Sorry I just can't let that old idea to call immutable "super const" die.  It was just too darn cute.

--bb
July 29, 2009
Wed, 29 Jul 2009 00:42:31 +0100, Stewart Gordon wrote:

> Sergey Gromov wrote:
>> Mon, 27 Jul 2009 07:59:40 -0500, Andrei Alexandrescu wrote:
>> 
>>>> Is it appropriate to define multiple classes, structs, templates, etc within a single module? What considerations should inform the decision regarding the placement of module boundaries?
>>> I think it's appropriate because many pieces of functionality come as a bundle. The rule of thumb is, module provides the functionality, and it's up to the designer to decide what that entails.
>> 
>> That's the problem.  On one hand, it's desirable to see a module as a functionality bundle.  On the other hand, module is the smallest available unit of encapsulation.  That is, if you have a class and change its private implementation, this may affect *anything* in the same module.  Hence Tango's hundreds of modules in dozens of packages, I think.
> 
> I guess that's meant to encourage you to keep your modules small enough that you know what you're doing.

Yes you can do a finer-grained encapsulation, but then you end up without "functionality bundle."  And even if you create a collective import module I think there is no way to make it stand out as such.
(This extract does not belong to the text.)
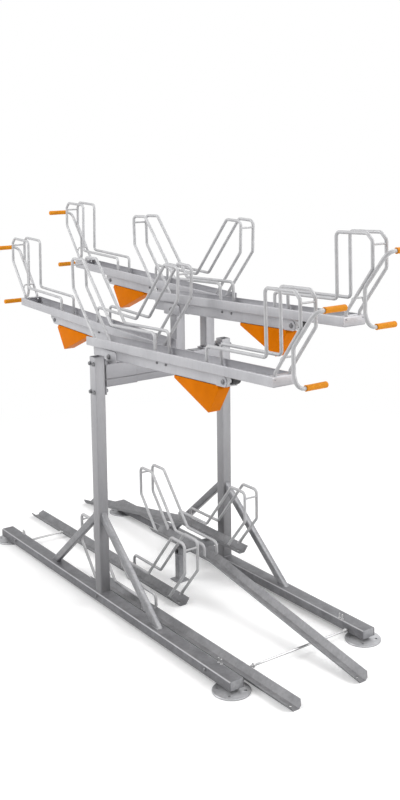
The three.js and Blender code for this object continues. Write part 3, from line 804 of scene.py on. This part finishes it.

Though this is no different from C.

> At the smallest level, it would be a matter of: If in C++ you would declare Qwert to be a friend of Yuiop, then in D you put Qwert and Yuiop in the same module.  You could implement the converse as well, but for a bunch of small classes it usually isn't worth it.

This is understandable.

>> It also adds to the problem that most people familiar with OO paradigm consider classes to be such encapsulation units.  Surprizes are inevitable.
> 
> I once came up with the idea a 'veryprivate' protection attribute that would do this, but I can't seem to find the post now.

I wonder how much code will break if "private" keyword becomes really private.  You can always implement tight coupling with package visibility which C++ lacks.